Uma abertura para ciência permitiria aos jornais uma cobertura mais criativa de ocorrências que, como os desencontros com a Bolívia, restringem-se apenas e tão-somente aos limites da economia, do sistema de produção. Como se o sistema produtivo, em si, fosse a essência da vida e a razão de estarmos aqui.
Uma cobertura mais produtiva permitiria sensibilizar os leitores para a primeira lei da termodinância, segundo a qual a energia não pode ser nem criada nem destruída, mas apenas transformada. Assim, uma usina hidrelétrica não gera energia, mas viabiliza sua transformação. A energia potencial das águas, deslocando-se de um ponto mais elevado para um menos elevado, movimentando as turbinas, ‘produz’ energia elétrica.

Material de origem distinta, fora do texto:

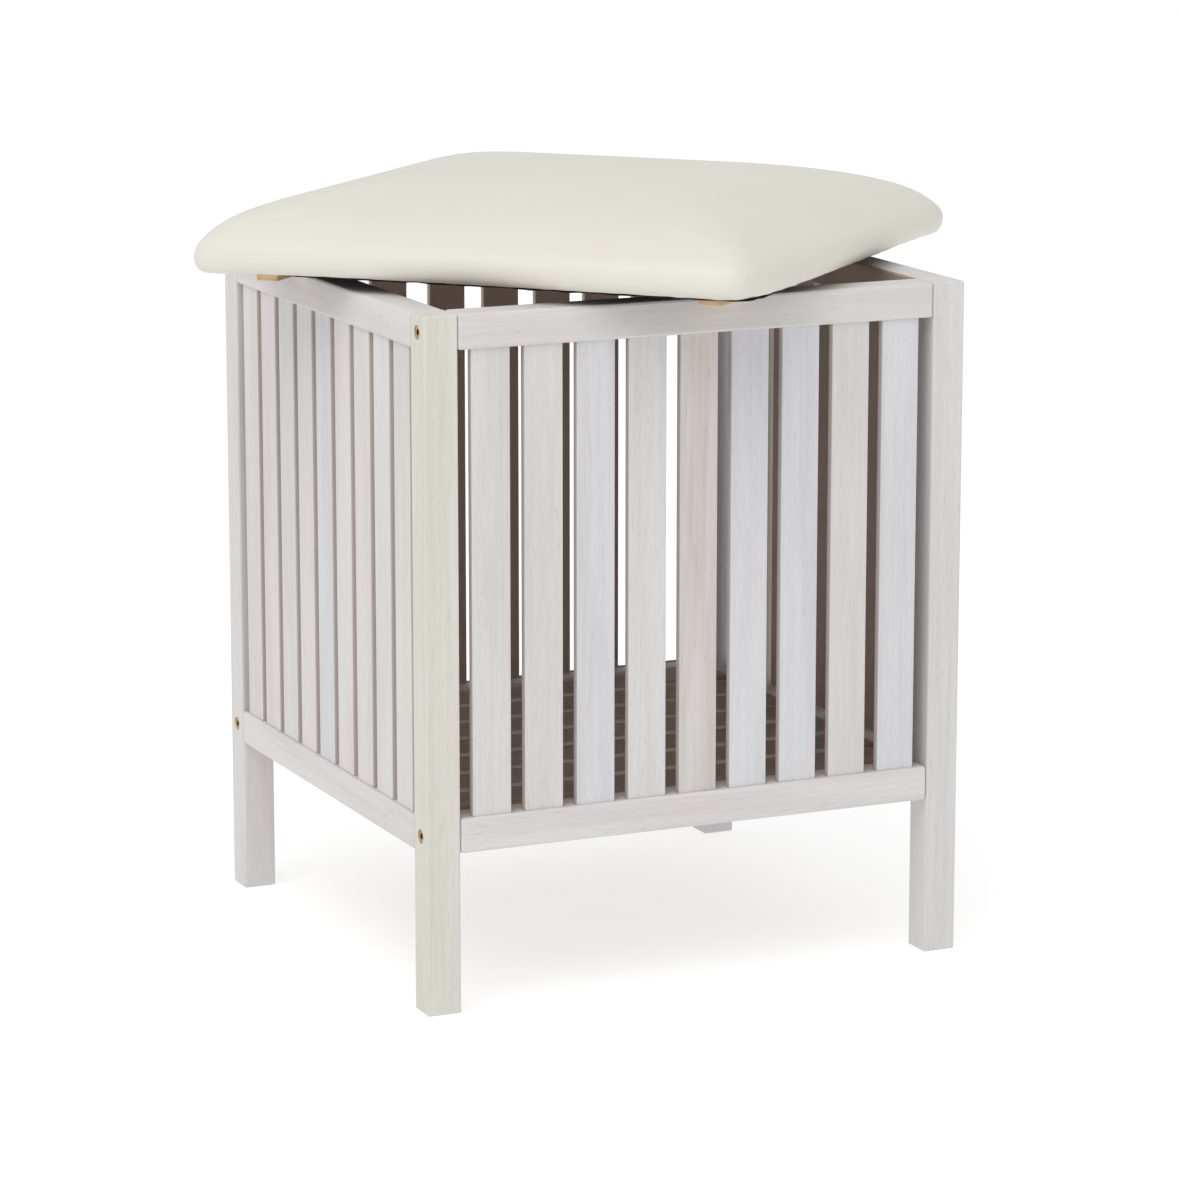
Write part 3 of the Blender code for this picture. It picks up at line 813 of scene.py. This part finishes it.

Já as águas do rio, para alimentarem as nascentes e correrem de montante a jusante, dependem da evaporação e a usina de força para isso é a energia solar.
14 bilhões de anos
O coração do Sol tem sua própria usina de força, de origem gravitacional, pela conversão de hidrogênio em hélio e eliminação de uma sobra de massa nesse processo que obedece à equação de Albert Einstein: E = m.C2, onde a energia equivale a massa multiplicada pela velocidade da luz ao quadrado. Mesmo a energia dos nossos corpos, da nossa voz, do movimento que fazemos com os olhos para ler um texto como este. Toda essa energia vem do Sol.
Retiramos essa energia dos alimentos que consumimos, de origem vegetal ou animal. As folhas das árvores não são outra coisa senão antenas para captação de energia para a fotossíntese e os animais que consumimos, como peixes e aves, também integram uma cadeia alimentar com base nos vegetais.
Em última instância, toda a energia, a que está presente no coração das estrelas, movimentando nossos músculos e presente no vento que sopra no final da tarde originou-se com o Universo, há uns 14 bilhões de anos.
E desde então não cessou de transformar-se.